• Given material:
_____
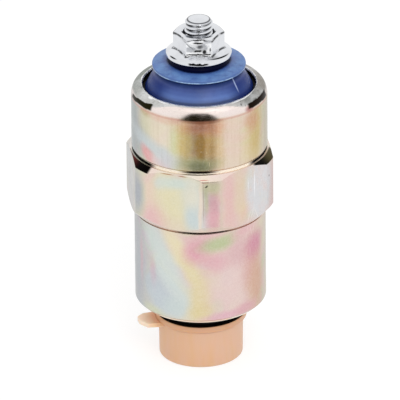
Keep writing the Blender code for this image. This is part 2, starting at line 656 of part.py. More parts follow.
def make_insulator():
    """Blue moulding: clamped flange, cone, round shed and the boss under the nut."""
    rebate_top = FLANGE_BOTTOM + RIM_SEAL_SECTION + FIT_GAP
    seal_bore = STUD_BORE + STUD_SEAL_SECTION + FIT_GAP
    outline = [
        (STUD_BORE, BOSS_TOP),
        (BOSS_RADIUS, BOSS_TOP),
        (BOSS_FOOT_RADIUS, BOSS_FOOT),
        (SHED_RADIUS - SHED_EDGE_CHAMFER, SHED_SHOULDER),
        (SHED_RADIUS, SHED_SHOULDER - SHED_EDGE_CHAMFER),
        (SHED_RADIUS, SHED_BOTTOM + SHED_EDGE_CHAMFER),
        (SHED_RADIUS - SHED_EDGE_CHAMFER, SHED_BOTTOM),
        (CONE_TOP_RADIUS, SHED_BOTTOM),
        (CONE_TOP_RADIUS, CONE_TOP),
        (CONE_FOOT_RADIUS, FLANGE_TOP),
        (STACK_RADIUS, FLANGE_TOP),
        (STACK_RADIUS, rebate_top),
        (REBATE_RADIUS, rebate_top),
        (REBATE_RADIUS, FLANGE_BOTTOM),
        (seal_bore, FLANGE_BOTTOM),
        (seal_bore, STUD_SEAL_TOP + FIT_GAP),
        (STUD_BORE, STUD_SEAL_TOP + FIT_GAP),
    ]
    insulator = lathe("insulator", outline, "blue_moulding", OUTER_STEPS)
    pocket = rod_outline(POCKET_RADIUS, FLANGE_BOTTOM - CUT_PAST, POCKET_TOP)
    combine(insulator, lathe("head_pocket", pocket, steps=HEX_SIDES), "DIFFERENCE")
    slot_end = LEAD_OFFSET + TAG_PAST_LEAD + FIT_GAP
    slot_top = TAG_TOP + FIT_GAP
    slot_bottom = FLANGE_BOTTOM - CUT_PAST
    size = (slot_end, TAG_WIDTH + 2 * FIT_GAP, slot_top - slot_bottom)
    slot = block_cutter("tag_slot", size, (slot_end / 2, 0.0, (slot_bottom + slot_top) / 2))
    return combine(insulator, slot, "DIFFERENCE")


def make_rim_seal():
    """O-ring in the insulator's rebate, which keeps water out of the coil."""
    inner = STACK_RADIUS - RIM_SEAL_SECTION
    outline = ring_outline(inner, RIM_SEAL_SECTION, FLANGE_BOTTOM)
    return lathe("rim_o_ring", outline, "black_rubber", OUTER_STEPS)


def make_stud():
    """Terminal stud with a hexagon head that the insulator's pocket keeps from turning."""
    outline = [
        (0.0, TAG_BOTTOM),
        (STUD_PIP_RADIUS, TAG_BOTTOM),
        (STUD_PIP_RADIUS, HEAD_SEAT + STUD_HEAD_HEIGHT / 2),
        (STUD_RADIUS, HEAD_SEAT + STUD_HEAD_HEIGHT / 2),
        (STUD_RADIUS, STUD_TOP - STUD_TIP_CHAMFER),
        (STUD_RADIUS - STUD_TIP_CHAMFER, STUD_TOP),
        (0.0, STUD_TOP),
    ]
    stud = lathe("terminal_stud", outline, "zinc_bright")
    head = lathe("stud_head", rod_outline(STUD_HEAD_RADIUS, HEAD_SEAT, STUD_HEAD_TOP), steps=HEX_SIDES)
    return combine(stud, head, "UNION")


def make_stud_seal():
    """Small O-ring round the stud, between its head and the insulator."""
    outline = ring_outline(STUD_BORE, STUD_SEAL_SECTION, STUD_HEAD_TOP + FIT_GAP)
    return lathe("stud_o_ring", outline, "black_rubber")


def make_nut():
    """Flange nut: a hexagon bar turned to a chamfer, joined to its flange and bored."""
    corner = NUT_ACROSS_FLATS / 2 / cos(pi / HEX_SIDES)
    bar_foot = NUT_SEAT + NUT_FLANGE_RIM / 2
    nut = lathe("terminal_nut", rod_outline(corner, bar_foot, NUT_TOP), "zinc_bright", HEX_SIDES)
    fall = (NUT_CORNER_RADIUS - NUT_TOP_RADIUS) * tan(NUT_CHAMFER_ANGLE)
    turned = [
        (0.0, bar_foot - CUT_PAST),
        (NUT_CORNER_RADIUS, bar_foot - CUT_PAST),
        (NUT_CORNER_RADIUS, NUT_TOP - fall),
        (NUT_TOP_RADIUS, NUT_TOP),
        (0.0, NUT_TOP + CUT_PAST),
    ]
    combine(nut, lathe("nut_turning", turned, steps=OUTER_STEPS), "INTERSECT")
    flange_top = NUT_SEAT + NUT_FLANGE_RIM + NUT_FLANGE_RISE
    flange = [
        (0.0, NUT_SEAT),
        (NUT_FLANGE_RADIUS - NUT_FLANGE_RIM / 3, NUT_SEAT),
        (NUT_FLANGE_RADIUS, NUT_SEAT + NUT_FLANGE_RIM / 3),
        (NUT_FLANGE_RADIUS, NUT_SEAT + NUT_FLANGE_RIM),
        (NUT_ACROSS_FLATS / 2, flange_top),
        (0.0, flange_top),
    ]
    combine(nut, lathe("nut_flange", flange, steps=OUTER_STEPS), "UNION")
    bore = [
        (0.0, NUT_SEAT - CUT_PAST),
        (STUD_BORE, NUT_SEAT - CUT_PAST),
        (STUD_BORE, NUT_TOP - NUT_BORE_CHAMFER),
        (STUD_BORE + NUT_BORE_CHAMFER + CUT_PAST, NUT_TOP + CUT_PAST),
        (0.0, NUT_TOP + CUT_PAST),
    ]
    return combine(nut, lathe("nut_bore", bore), "DIFFERENCE")


def main():
    """Build every piece of the solenoid."""
    clear_scene()
    make_housing()
    make_nose_seal()
    make_cap()
    make_plunger()
    make_plunger_seat()
    make_return_spring()
    make_guide_sleeve()
    make_wave_washer()
    make_bobbin()
    make_winding()
    make_top_plate()
    make_pole_piece()
    make_leads()
    make_insulating_disc()
    make_contact_tag()
    make_insulator()
    make_rim_seal()
    make_stud()
    make_stud_seal()
    make_nut()


main()
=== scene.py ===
from math import cos, pi, radians, sin, tan

import bmesh
import bpy
from bpy.props import FloatProperty, FloatVectorProperty, PointerProperty
from mathutils import Color, Matrix, Vector


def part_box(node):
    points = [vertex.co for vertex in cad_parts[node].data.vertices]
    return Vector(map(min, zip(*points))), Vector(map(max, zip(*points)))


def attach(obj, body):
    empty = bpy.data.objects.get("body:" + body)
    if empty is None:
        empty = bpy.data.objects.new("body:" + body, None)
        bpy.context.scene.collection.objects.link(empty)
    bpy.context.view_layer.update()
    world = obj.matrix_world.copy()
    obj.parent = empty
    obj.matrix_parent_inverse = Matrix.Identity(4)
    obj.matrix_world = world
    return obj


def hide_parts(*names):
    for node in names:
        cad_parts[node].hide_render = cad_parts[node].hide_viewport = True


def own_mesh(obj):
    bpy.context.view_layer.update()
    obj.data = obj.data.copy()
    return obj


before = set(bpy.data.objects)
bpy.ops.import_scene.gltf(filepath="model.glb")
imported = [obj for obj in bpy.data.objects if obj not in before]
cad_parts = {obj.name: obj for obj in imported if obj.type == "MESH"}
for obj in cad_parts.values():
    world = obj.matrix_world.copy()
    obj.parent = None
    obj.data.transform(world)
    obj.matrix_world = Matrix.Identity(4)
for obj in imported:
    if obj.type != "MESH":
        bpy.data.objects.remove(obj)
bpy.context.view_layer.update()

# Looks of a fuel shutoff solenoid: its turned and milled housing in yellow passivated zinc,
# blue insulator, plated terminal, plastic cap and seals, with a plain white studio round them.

bl_info = {
    "name": "Fuel shutoff solenoid",
    "version": (1, 0, 0),
    "blender": (4, 5, 0),
    "location": "3D View > Sidebar > Solenoid",
    "description": "Models and finishes the visible pieces of a fuel shutoff solenoid",
    "category": "Object",
}

MM = 0.001
HOUSING_LOW, HOUSING_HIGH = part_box("housing")
CAP_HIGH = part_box("nose_cap")[1]
SEAL_LOW, SEAL_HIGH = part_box("nose_o_ring")
INSULATOR_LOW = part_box("insulator")[0]
NUT_LOW, NUT_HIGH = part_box("terminal_nut")
STUD_LOW, STUD_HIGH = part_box("terminal_stud")


def srgb(red, green, blue):
    """Linear colour of a display colour given in steps from 0 to 255."""
    parts = [channel / 255 for channel in (red, green, blue)]
    return tuple(part / 12.92 if part <= 0.04045 else ((part + 0.055) / 1.055) ** 2.4 for part in parts)


def length(name, description, default):
    """A size in metres."""
    return FloatProperty(name=name, description=description, default=default, subtype="DISTANCE", precision=5)


def turn(name, description, default):
    """An angle, kept in radians and shown in degrees."""
    return FloatProperty(name=name, description=description, default=radians(default), subtype="ANGLE")


def share(name, description, default):
    """A plain factor."""
    return FloatProperty(name=name, description=description, default=default, subtype="FACTOR")


def colour(name, description, default):
    """A colour given as it is seen on a display."""
    return FloatVectorProperty(
        name=name, description=description, default=srgb(*default), subtype="COLOR", min=0.0, max=1.0
    )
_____
• Task statement:
Working from the data above, extract solely the lines from the one containing "make_guide_sleeve()" through the one containing "points = [vertex.co", exactly as they appear, both included.

• Task solution:
    make_guide_sleeve()
    make_wave_washer()
    make_bobbin()
    make_winding()
    make_top_plate()
    make_pole_piece()
    make_leads()
    make_insulating_disc()
    make_contact_tag()
    make_insulator()
    make_rim_seal()
    make_stud()
    make_stud_seal()
    make_nut()


main()
=== scene.py ===
from math import cos, pi, radians, sin, tan

import bmesh
import bpy
from bpy.props import FloatProperty, FloatVectorProperty, PointerProperty
from mathutils import Color, Matrix, Vector


def part_box(node):
    points = [vertex.co for vertex in cad_parts[node].data.vertices]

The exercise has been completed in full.